Penetapan Tersangka Siyono Dinilai Janggal

Menurut tim pengacara, kejanggalan itu bisa membuat polisi ditertawakan seluruh dunia.

oleh Yanuar H diperbarui 14 Apr 2016, 15:03 WIB
Ketua PP Muhammadiyah, Busyro Muqoddas memaparkan hasil autopsi jenazah terduga teroris asal Klaten, Siyono di Jakarta, Senin (11/4). Ditemukan fakta, kematian Siyono disebabkan adanya benturan benda tumpul di bagian dadanya. (Liputan6.com/Helmi Affandi)

Liputan6.com, Yogyakarta - Tim Pembela Kemanusiaan Kasus Siyono menemukan kejanggalan dalam penetapan status tersangka Siyono, korban tewas oleh Densus 88 Antiteror. Kejanggalan itu ditemukan saat tim pengacara membaca surat panggilan pemeriksaan ayah Siyono, Mardio.

Surat panggilan itu dikeluarkan pada Senin, 11 April 2016. Di dalam surat itu disebutkan dasar pemeriksaan adalah laporan polisi tertanggal 15 Maret 2016 yang menyebutkan ada pemeriksaan pada Siyono. Padahal, yang bersangkutan sudah meninggal dunia sejak 11 Maret 2016 setelah sebelumnya ditangkap pada 8 Maret 2016.

"Siyono meninggalnya kapan masak sudah meninggal ditetapkan menjadi tersangka? Apa tidak ketawa seluruh polisi dunia? Polisi lebih terbuka, (secara) etik selesaikan tingkatkan ke tindak pidana," ujar Ketua Tim Pembela Kemanusiaan Trisno Raharjo, Rabu, 13 April 2016.

Trisno menyatakan, sejak 15 Maret 2016, polisi tidak pernah membantah penyebutan status Siyono sebagai terduga teroris. Padahal, saat itu polisi sudah menetapkan Siyono sebagai tersangka. Trisno menyebut tindakan polisi itu sebagai bentuk ketidak transparan.


"Bagi kami, itu hal disembunyikan. Saya tidak bilang kebohongan tapi tidak transparan," ujar Trisno di kantor Pusham UII.

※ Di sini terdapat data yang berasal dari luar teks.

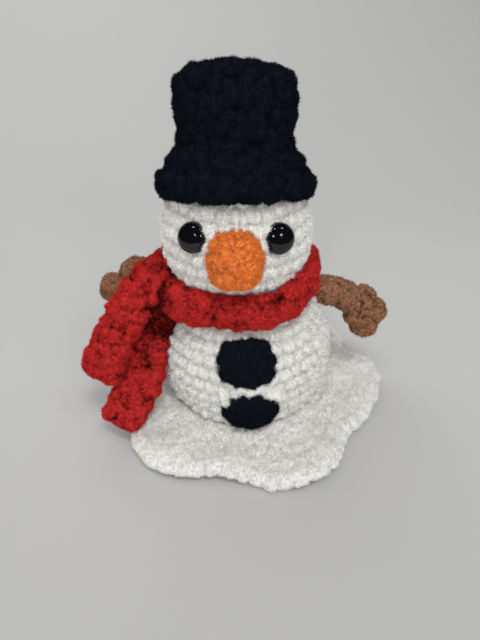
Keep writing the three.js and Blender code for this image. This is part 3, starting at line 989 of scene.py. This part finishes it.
class SNOWMAN_OT_scarf(bpy.types.Operator):
    """Crochets the scarf round the neck, with both tails at one side"""

    bl_idname = "snowman.scarf"
    bl_label = "Scarf"

    def execute(self, context):
        runs = [self.strip(number, line) for number, line in enumerate((SCARF_ROUND, SCARF_UNDER))]
        piece = joined([strip for strip, _ in runs])
        dressed(piece, ("scarf",), yarn_of("red_yarn"))
        fluff = with_pile(piece, "red_yarn")
        return {"FINISHED"}

    def strip(self, number, line):
        """One run of the scarf along a line, and its length."""
        corner = np.linspace(0, 2 * np.pi, SCARF_COLUMNS, endpoint=False)
        cos, sin = np.cos(corner), np.sin(corner)
        wide = np.sign(cos) * np.abs(cos) ** SCARF_SQUARE * (SCARF_WIDTH / 2 - 1.4)
        thick = np.sign(sin) * np.abs(sin) ** SCARF_SQUARE * (SCARF_THICKNESS / 2 - 0.5)
        run = smooth_line(line, 10)[1]
        steps = int(run / SCARF_GRID)
        points = smooth_line(line, steps)[0]
        place, way, share = points[:, :3], points[:, 3:6], points[:, 6]
        along = unit(np.gradient(place, axis=0))
        across = unit(np.cross(way, along))
        way = np.cross(along, across)
        s = np.linspace(0, run, steps)
        end = np.minimum(s, run - s)
        draw = np.sqrt(np.clip(1 - (1 - np.clip(end / SCARF_END, 0, 1)) ** 2, 0.02, 1))
        places = place[:, None] + across[:, None] * (wide * (share * draw)[:, None])[..., None]
        places = places + way[:, None] * (thick * (0.3 + 0.7 * draw[:, None]))[..., None]
        normal = outward(places)

        rows = np.broadcast_to((s / SCARF_ROW)[:, None], places.shape[:2])
        turn = np.broadcast_to(np.linspace(0, 1, SCARF_COLUMNS, endpoint=False), rows.shape)
        counts = np.full(SCARF_MOST_ROWS, SCARF_STITCHES)
        relief = stitches(turn, rows, counts, lean=0.5, seed=51 + number)
        big = tufts(places, size=8.0, seed=61 + number)
        clumps, clump_shade = tufted(0.8 * places, coarse=2.2, fine=1.5, seed=71 + number)
        rise = 0.8 * (relief - STITCH_MEAN) + 4.8 * (big - TUFT_MEAN) + clumps
        soft = np.clip(end / 2, 0, 1)[:, None]
        places = places + normal * (rise * soft)[..., None]
        places = pushed_out(places, BODY_SIDE, 0, SCARF_CLEAR)
        places = pushed_out(places, HEAD_SIDE, HEAD_X, SCARF_CLEAR)

        # Painted shade: darker in the creases between lumps, stitches and tufts
        shade = np.clip(0.1 * relief + 0.8 * big**2 + 1.1 * clump_shade - 0.74, 0, 1)
        # Painted shade of the fold, which falls on the start of each run
        dark_until, fade, plain_from = SCARF_PAINTED_FOLD_SHADE[number]
        painted_fold_shade = np.where(s < plain_from, np.clip((s - dark_until) / fade, 0, 1), 1)
        return built("scarf_crochet", places, shade * painted_fold_shade[:, None]), run


class SNOWMAN_OT_arms(bpy.types.Operator):
    """Crochets the twig arms with the round lobes of their hands"""

    bl_idname = "snowman.arms"
    bl_label = "Arms"

    def execute(self, context):
        for number, (name, (line, lobes)) in enumerate(ARMS.items()):
            piece = self.rounded(name, line, lobes)
            mesh = piece.data
            place = vectors_of(mesh.vertices, "co").astype(float) / MM
            big = tufts(place, size=6.4, seed=81 + number)
            clumps, clump_shade = tufted(place, coarse=1.8, fine=1.8, seed=91 + number)
            rise = 1.6 * (big - 0.65) + clumps
            place = place + vectors_of(mesh.vertex_normals, "vector") * rise[:, None]
            place = pushed_out(place, BODY_SIDE, 0, -1.5)
            mesh.vertices.foreach_set("co", (place * MM).astype(np.float32).ravel())
            # Painted shade: darker in the creases between lumps and tufts
            set_shade(mesh, np.clip(0.5 * big**2 + 1.2 * clump_shade - 0.58, 0, 1))
            mesh.update()
            dressed(piece, ("arm_" + name,), yarn_of("brown_yarn"))
            with_pile(piece, "brown_yarn")
        return {"FINISHED"}

    def rounded(self, name, line, lobes):
        """The arm and its lobes, melted into one closed surface."""
        points = smooth_line(line, ARM_ROWS)[0]
        along = unit(np.gradient(points, axis=0))
        side = unit(np.cross(along, [0, 0, 1]))
        up = np.cross(side, along)
        turn = np.linspace(0, 2 * np.pi, ARM_COLUMNS, endpoint=False)[None, :, None]
        ring = side[:, None] * np.cos(turn) + up[:, None] * np.sin(turn)
        places = points[:, None] + ARM_RADIUS * ring
        parts = [built("arm_crochet_" + name, places[:, ::-1])]
        for x, y, z, radius in lobes:
            height = -np.cos(np.linspace(LOBE_HOLE, math.pi - LOBE_HOLE, LOBE_ROWS)) * radius
            ball = swept(np.sqrt(radius * radius - height**2), height, LOBE_COLUMNS)
            parts.append(built("lobe", ball + np.array([x, y, z])))
        arm = joined(parts)
        melt = arm.modifiers.new("melt", "REMESH")
        melt.mode = "VOXEL"
        melt.voxel_size = ARM_VOXEL * MM
        melt.use_smooth_shade = True
        ease = arm.modifiers.new("ease", "SMOOTH")
        ease.iterations = 6
        graph = bpy.context.evaluated_depsgraph_get()
        mesh = bpy.data.meshes.new_from_object(arm.evaluated_get(graph))
        arm.modifiers.clear()
        arm.data = mesh
        mesh.polygons.foreach_set("use_smooth", np.ones(len(mesh.polygons), bool))
        return arm


class SNOWMAN_OT_buttons(bpy.types.Operator):
    """Crochets the two buttons, bent to the body"""

    bl_idname = "snowman.buttons"
    bl_label = "Buttons"

    def execute(self, context):
        edge, top = BUTTON_RADIUS, BUTTON_THICKNESS - 1.0
        side = [
            [edge - 1.4, -2.6], [edge, -0.6], [edge - 0.6, 1.6], [edge - 3, 2.8], [edge / 2, top],
            [1, top],
        ]
        section = plain_ends(side, [[1, -2.2], [edge / 2, -2.4]])
        for number, (name, (at, tilt)) in enumerate(BUTTONS.items()):
            lean = math.radians(tilt)
            ahead = np.array([0, -math.cos(lean), math.sin(lean)])
            right = np.array([1.0, 0, 0])
            axes = np.stack([right, np.cross(ahead, right), ahead], axis=1)
            corners = BUTTON_CORNERS if name == "upper" else ()

            def moved(places, turned_only=False):
                if turned_only:
                    return places @ axes.T
                reach = np.hypot(places[..., 0], places[..., 1])
                angle = np.arctan2(places[..., 1], places[..., 0])
                ragged = 0.985 + 0.02 * np.sin(9 * angle + 2 * number)
                for out, middle, width in corners:
                    ragged = ragged + out * np.exp(-((angle - middle) / width) ** 2)
                bent = places * np.stack([ragged, ragged, np.ones_like(ragged)], 2)
                bent[..., 2] -= reach**2 / (2 * BUTTON_BEND)
                return bent @ axes.T + np.array(at)

            piece = crocheted(
                "button_crochet_" + name, section, stitch=7.6, row=6.0, relief=0.6,
                seed=101 + number, moved=moved, fluff=(0.7, 0.5),
            )
            dressed(piece, ("button_" + name,), yarn_of("black_yarn"))
            fluff = with_pile(piece, "black_yarn")
        return {"FINISHED"}


class SNOWMAN_OT_stage(bpy.types.Operator):
    """Lays the pale sweep and places the lights and the camera"""

    bl_idname = "snowman.stage"
    bl_label = "Stage"

    def execute(self, context):
        self.sweep()
        for name, (at, aim, size, power) in LIGHTS.items():
            self.light(name, at, aim, size, power, glossy=False)
        for number, at in enumerate(LAMPS):
            self.light(f"lamp_{number}", at, LAMP_AIM, LAMP_SIZE, LAMP_POWER, glossy=True)

        world = bpy.data.worlds.new("room")
        world.use_nodes = True
        back = world.node_tree.nodes["Background"]
        back.inputs["Color"].default_value = ROOM_COLOUR
        back.inputs["Strength"].default_value = ROOM_LIGHT
        context.scene.world = world
        world.cycles_visibility.glossy = False

        lens = bpy.data.cameras.new("camera")
        lens.sensor_width = 36
        lens.lens = CAMERA_LENS
        lens.clip_start = 0.01
        camera = bpy.data.objects.new("camera", lens)
        camera.location = CAMERA_PLACE
        camera.rotation_euler = (math.radians(90 - CAMERA_DOWN), 0, 0)
        context.scene.collection.objects.link(camera)
        bpy.context.scene.camera = camera
        context.scene.view_settings.view_transform = "Standard"
        return {"FINISHED"}

    def sweep(self):
        """A wide floor that bends up behind the toy."""
        bend = np.linspace(0, math.pi / 2, 40)
        back = SWEEP_BEND_FROM + SWEEP_BEND
        y = np.r_[SWEEP_FRONT, SWEEP_BEND_FROM + SWEEP_BEND * np.sin(bend), back]
        z = np.r_[0, SWEEP_BEND - SWEEP_BEND * np.cos(bend), SWEEP_TOP]
        x = np.array([-SWEEP_SIDE, SWEEP_SIDE])
        points = np.stack(np.broadcast_arrays(x[None, :], y[:, None], z[:, None]), 2)
        faces = np.arange(len(y) - 1)[:, None] * 2 + np.array([0, 1, 3, 2])
        sweep = mesh_object("sweep", points.reshape(-1, 3), [faces])
        sweep.data.materials.append(floor_cloth("sweep_cloth", np.array(colours().floor)))

    def light(self, name, at, aim, size, power, glossy):
        """A soft square light; one that isn't glossy leaves no reflection on the eyes."""
        data = bpy.data.lights.new(name, "AREA")
        data.size = size
        data.energy = power
        lamp = bpy.data.objects.new(name, data)
        x, y, z = np.array(aim, float) - np.array(at, float)
        lamp.location = at
        lamp.rotation_euler = (math.atan2(math.hypot(x, y), -z), 0, math.atan2(y, x) - math.pi / 2)
        lamp.visible_glossy = glossy
        bpy.context.scene.collection.objects.link(lamp)


class SNOWMAN_PT_panel(bpy.types.Panel):
    """Lists the snowman's sizes, colours and pieces"""

    bl_idname = "SNOWMAN_PT_panel"
    bl_label = "Snowman"
    bl_space_type = "VIEW_3D"
    bl_region_type = "UI"
    bl_category = "Snowman"

    def draw(self, context):
        for group in (context.scene.snowman_sizes, context.scene.snowman_colours):
            box = self.layout.box()
            for name in group.__annotations__:
                box.prop(group, name)
        for operator in OPERATORS:
            self.layout.operator(operator.bl_idname)


OPERATORS = (
    SNOWMAN_OT_base, SNOWMAN_OT_body, SNOWMAN_OT_head, SNOWMAN_OT_hat, SNOWMAN_OT_nose,
    SNOWMAN_OT_eyes, SNOWMAN_OT_scarf, SNOWMAN_OT_arms, SNOWMAN_OT_buttons, SNOWMAN_OT_stage,
)
CLASSES = (SnowmanSizes, SnowmanColours, *OPERATORS, SNOWMAN_PT_panel)


def register():
    """Adds the classes, and the scene's sizes and colours."""
    for cls in CLASSES:
        bpy.utils.register_class(cls)
    bpy.types.Scene.snowman_sizes = bpy.props.PointerProperty(type=SnowmanSizes)
    bpy.types.Scene.snowman_colours = bpy.props.PointerProperty(type=SnowmanColours)


def unregister():
    """Takes out what register added."""
    del bpy.types.Scene.snowman_colours
    del bpy.types.Scene.snowman_sizes
    for cls in reversed(CLASSES):
        bpy.utils.unregister_class(cls)


def main():
    """Makes every piece and the stage."""
    register()
    for operator in (
        bpy.ops.snowman.base, bpy.ops.snowman.body, bpy.ops.snowman.head, bpy.ops.snowman.hat,
        bpy.ops.snowman.nose, bpy.ops.snowman.eyes, bpy.ops.snowman.scarf, bpy.ops.snowman.arms,
        bpy.ops.snowman.buttons, bpy.ops.snowman.stage,
    ):
        operator()


if __name__ == "__main__":
    main()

Tim pengacara juga menduga ada pelanggaran dalam penangkapan Siyono. Menurut Trisno, warga Klaten, Jawa Tengah, itu sedang berdoa di musala saat sedang berdoa. Penangkapan di musala saat sedang beribadah itu dianggap melanggar hukum acara pidana, bukan pelanggaran etik seperti yang diklaim polisi.

"Ada tiga tempat yang tidak boleh dimasuki (untuk menangkap) parlemen, pengadilan saat sidang dan tempat ibadah saat dilakukan ibadah. Siyono masih zikir, ibadah masih berlangsung di tempat itu. Tidak bawa surat lagi," tutur Trisno.

Sementara itu, Ketua Pusham UII Eko Riyadi mengatakan kasus Siyono menjadi momentum untuk mengevaluasi Densus 88. Densus 88 yang juga penegak hukum harus tunduk dengan aturan yang ada dalam KUHP karena tidak memiliki keistimewaan di luar KUHP.

"Kalau sudah dinyatakan adanya penangkapan, dikeluarkan surat perintah yang diberikan ke keluarga. Ini evaluasi yang menyeluruh terhadap SOP Densus 88 sama seperti polisi lain yang tunduk dengan KUHP," kata Eko.

Eko juga mengatakan, sebagai tersangka, Siyono berhak untuk diam sehingga polisi tidak berhak menyiksa sebagai bentuk keluarnya pengakuan dari tersangka. Cara-cara seperti itu sudah ditinggalkan sejak lama, tetapi polisi sekarang masih menggunakan cara-cara itu padahal Indonesia sudah meratifikasi konvensi anti-penyiksaan.

"Indonesia ikut ratifikasi konvensi anti-penyiksaan. Polisi sekarang harus bisa membuktikan kesalahan tersangka," ujar Eko.